The charges encompass a five-year period that began in 1989.

Tax-free cigarettes poured south by the truckload, most commonly through the porous St. Regis Mohawk Akwesasne reserve, near Cornwall, Ont., which straddles the U.S.-Canadian border.

From there they were distributed to smugglers who brought them back to Canada to be resold on the street and in convenience stores.

The motive appeared to have been to induce smokers to buy particular brands.

"This was done with the intention of maintaining RBH's share of the Canadian tobacco market," Crown attorney Graeme Cameron told Judge Robert Bigelow of the Ontario Court.

RBH defence lawyer Glenn Hainey said later he was content with the outcome because it ends an eight-year legal battle and "the uncertainty and burden that would have continued if the matter had not been resolved."

Until Thursday, Toronto-based RBH was 40 per cent owned by Philip Morris International, the U.S. manufacturer of Marlboro cigarettes. However, word of the agreements triggered an announcement that Philip Morris will take over RBH for $2-billion, or $30 a share.

In large part the twin agreements mirror a deal reached in 2004 between the European Commission and Philip Morris.

European Union regulators had long complained that countries with low tobacco taxes were being flooded with a glut of Philip Morris cigarettes. The aim was to encourage the smuggling of cigarettes to such high-tax nations as Germany and Italy, the EU said.

Philip Morris denied that allegation, but after years of skirmishing agreed to pay the commission more than $1-billion that would be used to combat cigarette smuggling.

The accord included no admission of guilt and Philip Morris called the $1-billion penalty a "voluntary payment."

Thursday's settlements, however, do acknowledge wrongdoing.

Still unresolved is the future of the third big tobacco firm, Mississauga-based JTI-Macdonald Corp., which is under bankruptcy protection and which, along with two of its executives, is facing trial on fraud charges.

The allegations resemble the ones dealt with on Thursday: That the company dispatched billions of tax-free cigarettes to the United States so they could be smuggled back into Canada through the Akwesasne reserve and resold.

The federal government's first effort to crimp the cross-border trade came in February, 1992, when it briefly imposed an $8-a-carton export tax.
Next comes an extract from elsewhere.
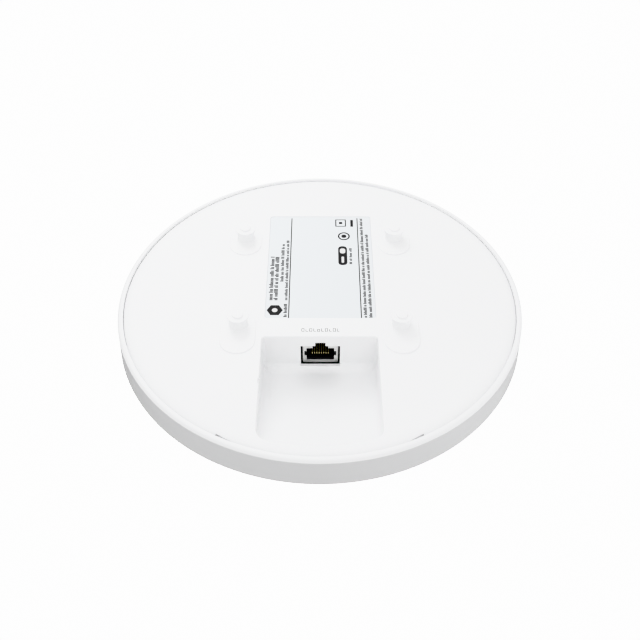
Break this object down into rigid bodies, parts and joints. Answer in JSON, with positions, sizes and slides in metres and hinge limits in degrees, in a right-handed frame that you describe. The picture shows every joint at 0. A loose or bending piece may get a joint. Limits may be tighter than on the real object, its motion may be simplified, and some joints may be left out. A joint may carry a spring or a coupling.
{
  "type": "ceiling access point",
  "caption": "Round indoor wireless access point for a ceiling, with mushroom mounting studs on its back and a network socket in a recessed cable bay.",
  "frame": {"origin": "on the housing's axis at its front face, the lowest face of the part", "axes": "+Z along the housing's axis towards the ceiling; the cable bay opens towards -Y"},
  "size_m": [0.1816, 0.1816, 0.035],
  "materials": {
    "white_plastic": "fine satin moulded polycarbonate",
    "label_film": "matte printed film",
    "tin_plate": "satin tin plating",
    "black_plastic": "moulded glass-filled nylon",
    "gold": "polished gold plating",
    "circuit_board": "green solder mask",
    "chip": "matte moulded package",
    "ferrite": "fired ferrite",
    "capacitor_can": "drawn can",
    "aluminium": "extruded, plain",
    "thermal_pad": "soft silicone",
    "steel": "zinc plated",
    "clear_plastic": "clear moulded"
  },
  "bodies": {
    "housing": {"front_cover": "white_plastic", "rear_cover": "white_plastic", "rating_label": "label_film", "jack_shield": "tin_plate", "jack_insulator": "black_plastic", "main_board": "circuit_board", "board_screw_1": "steel", "board_screw_2": "steel", "board_screw_3": "steel", "board_screw_4": "steel", "ethernet_transformer": "black_plastic", "ethernet_phy": "chip", "poe_input_bridge_1": "chip", "poe_input_bridge_2": "chip", "poe_controller": "chip", "poe_switch": "chip", "input_capacitor": "capacitor_can", "poe_transformer": "ferrite", "output_inductor": "ferrite", "output_capacitor_1": "capacitor_can", "output_capacitor_2": "capacitor_can", "main_processor": "chip", "processor_thermal_pad": "thermal_pad", "memory_chip_1": "chip", "memory_chip_2": "chip", "flash_chip": "chip", "radio_chip_1": "chip", "radio_can_1": "tin_plate", "can_thermal_pad_1": "thermal_pad", "radio_chip_2": "chip", "radio_can_2": "tin_plate", "can_thermal_pad_2": "thermal_pad", "heat_sink": "aluminium", "heat_sink_screw_1": "steel", "heat_sink_screw_2": "steel", "antenna_1": "tin_plate", "antenna_2": "tin_plate", "antenna_3": "tin_plate", "antenna_4": "tin_plate", "status_led": "clear_plastic", "led_light_pipe": "clear_plastic"},
    "contact_1": {"jack_contact_1": "gold"},
    "contact_2": {"jack_contact_2": "gold"},
    "contact_3": {"jack_contact_3": "gold"},
    "contact_4": {"jack_contact_4": "gold"},
    "contact_5": {"jack_contact_5": "gold"},
    "contact_6": {"jack_contact_6": "gold"},
    "contact_7": {"jack_contact_7": "gold"},
    "contact_8": {"jack_contact_8": "gold"}
  },
  "joints": [
    {"name": "contact_1_press", "type": "hinge", "parent": "housing", "child": "contact_1", "pos_m": [-0.00332, -0.0194, 0.01195], "axis": [-1, 0, 0], "range_deg": [0, 8], "stiffness_Nm_per_rad": 0.0025},
    {"name": "contact_2_press", "type": "hinge", "parent": "housing", "child": "contact_2", "pos_m": [-0.0023, -0.0194, 0.01195], "axis": [-1, 0, 0], "range_deg": [0, 8], "stiffness_Nm_per_rad": 0.0025},
    {"name": "contact_3_press", "type": "hinge", "parent": "housing", "child": "contact_3", "pos_m": [-0.00128, -0.0194, 0.01195], "axis": [-1, 0, 0], "range_deg": [0, 8], "stiffness_Nm_per_rad": 0.0025},
    {"name": "contact_4_press", "type": "hinge", "parent": "housing", "child": "contact_4", "pos_m": [-0.00026, -0.0194, 0.01195], "axis": [-1, 0, 0], "range_deg": [0, 8], "stiffness_Nm_per_rad": 0.0025},
    {"name": "contact_5_press", "type": "hinge", "parent": "housing", "child": "contact_5", "pos_m": [0.00076, -0.0194, 0.01195], "axis": [-1, 0, 0], "range_deg": [0, 8], "stiffness_Nm_per_rad": 0.0025},
    {"name": "contact_6_press", "type": "hinge", "parent": "housing", "child": "contact_6", "pos_m": [0.00178, -0.0194, 0.01195], "axis": [-1, 0, 0], "range_deg": [0, 8], "stiffness_Nm_per_rad": 0.0025},
    {"name": "contact_7_press", "type": "hinge", "parent": "housing", "child": "contact_7", "pos_m": [0.0028, -0.0194, 0.01195], "axis": [-1, 0, 0], "range_deg": [0, 8], "stiffness_Nm_per_rad": 0.0025},
    {"name": "contact_8_press", "type": "hinge", "parent": "housing", "child": "contact_8", "pos_m": [0.00382, -0.0194, 0.01195], "axis": [-1, 0, 0], "range_deg": [0, 8], "stiffness_Nm_per_rad": 0.0025}
  ]
}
However, under pressure from the tobacco industry the measure was repealed four months later.

Two years later, Ottawa took the opposite tack by slashing taxes on domestically sold cigarettes by about $25 a carton in efforts to make their sale more profitable.

The tobacco companies were pleased, but their foes were outraged, estimating that along with promoting cigarette use the tax cuts cost Ottawa more than $10-billion in revenue over the next five years.

Since then federal and provincial tobacco taxes have steadily climbed back up, reviving the contraband among a shrinking population of tobacco-users that now comprises less than 20 per cent of Canadian adults aged 15 or older.

The difference these days is that in Ontario and Quebec at least, the bulk of black-market cigarettes being sold on Canadian streets are manufactured on native reserves, notably Akwesasne and the Six Nations reserve near Brantford, west of Toronto.

National Revenue Minister Gordon O'Connor cheered the "historic" settlement, which he says sends a clear message the tobacco tax laws will be enforced.

However, veteran anti-tobacco campaigner Garfield Mahood was unimpressed, saying he welcomed the fines but that "justice escapes us" because nobody went to jail.

"There's no winners in this because the industry has addicted a whole bunch of young people who then became lifetime annuities for these companies," he said.

"Over time the companies will financially benefit. And literally thousands of people will die in the future as a result of this crime."